Granted, many shows don’t write characters that seem believably reflective of their experiences, and when you combine that with shows focused wholly on something like action or comedy (things that don’t necessarily reflect on the grounded circumstances of those characters’ lives), you can get situations where the characters’ age isn’t a meaningful distinction. But most of the time it really should be.

10 thoughts on “Do Characters’ Ages Really Matter?

  1. I’m finding that as I get older, almost 30, I care less and less about slice of life and the trials of kids and teenagers going through the daily anime-life routines. I want something more, but that stuff seems hard to come by.

    • It’s definitely much less common – anime demographics skew young, and even among older audiences, nostalgic slice of life is apparently in high demand.

  2. I have two counterexamples floating around in my head. One is Hourou Musuko, which I think is a nice bouncing point for a topic like this and might even be enough for a full post. (If you haven’t seen it, basically it’s about kids with troubles more characteristic of grown-ups than middle schoolers.)

    The other is Koe no Katachi(a manga), in which the MC, once again, goes through a lot of stuff which really isn’t characteristic pf people (or characters) his age. In many ways he is more mature than many college-level people, despite the story being set from sixth grade onwards, and his conflicts are very grown-up even though he is ‘just a kid’.
    If you ask me, the only real reason why characters’ ages matter is because most modern societies have very ageist tendencies, and authors want/need to communicate in our language, on our terms, following our stereotype-ridden perpective of the world. Nothing else.
    There is no reason why Amuro Ray cannot fill the weary-soldier role even if he’s just a kid.

    • Hourou Musuko is extremely high on my to-watch list – it’s one of the six or seven shows I still have left to see that pretty much everyone considers a classic, and might be next on my list after I finish Utena.

      Blaming all of this on ageism seems like an oversimplification. Take FLCL, for example – that show is clearly focused on exploring a very specific stage in most people’s adolescence, when they’re attempting to figure out their identity relative to the figures who have previously defined their lives while at the same time grappling with the fact that who they are is constantly in flux, both physically and emotionally. Those are meaningful, definable variables that give the story a very specific context – they may not be relevant to every person, but I don’t think that context is artificial.

      I also don’t mean to imply younger characters can’t fill what are typically considered older-character roles – just that a character’s personality and values should be indicative of their breadth of experiences. A child thrust into war can be a credible world-weary soldier, and an adult isolated from society and human experience can have an emotional maturity far out of step with what might be expected of an adult.

  3. I agree with all the points you’ve made, though I think it’s worth noting how anime can work around age more easily than live-action cinema. Since with anime we just see representations of people rather than actual people acting out a scene, it’s easier to get away with characters behaving in ways which might not seem normal for someone their age.

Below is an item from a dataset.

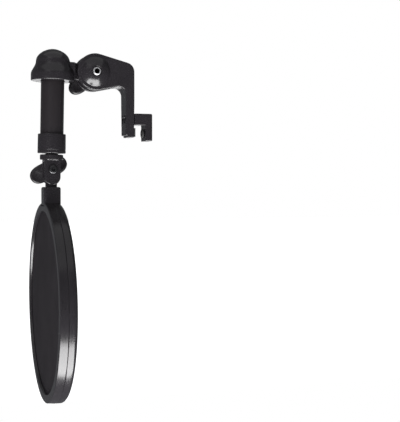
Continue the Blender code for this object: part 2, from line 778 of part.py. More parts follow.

    Such as the Key adaptions (like Air or Clannad,) in which you have teenagers obsessing over toy dinosaurs and dango plushies and generally acting like younger children, but since they’re just cartoon girls with huge eyes it’s easier to swallow that they’re just “moe” teenagers with no sort of mental disabilities. Easier for me anyways; YMMV for this particular example.

    • I do agree with this to some extent (for me, I think this applies to characters that seem anime-hyperactive but otherwise normal), but you’re definitely right that YMMV. Maeda heroines pretty much always strike me as mentally disabled, which when contrasted against the relatively mentally well-equipped male protagonists makes for some very… strange… relationships.

  4. I should point out that you have, in fact, posted this before; in the Formative Experiences and Character Writing piece. I’m not sure whether this means your organization is better than you think it is, or worse.

  5. One thing that bothers me is when shows put its characters in university yet they acts more immature and childish than ones in high school, yet people used the notion of “they are actually in college!” as one of the reasons to watch it.

    • Yeah, it’s pretty silly. Living in dorms and attending lectures isn’t a meaningful distinction if the characters are still twelve years old emotionally.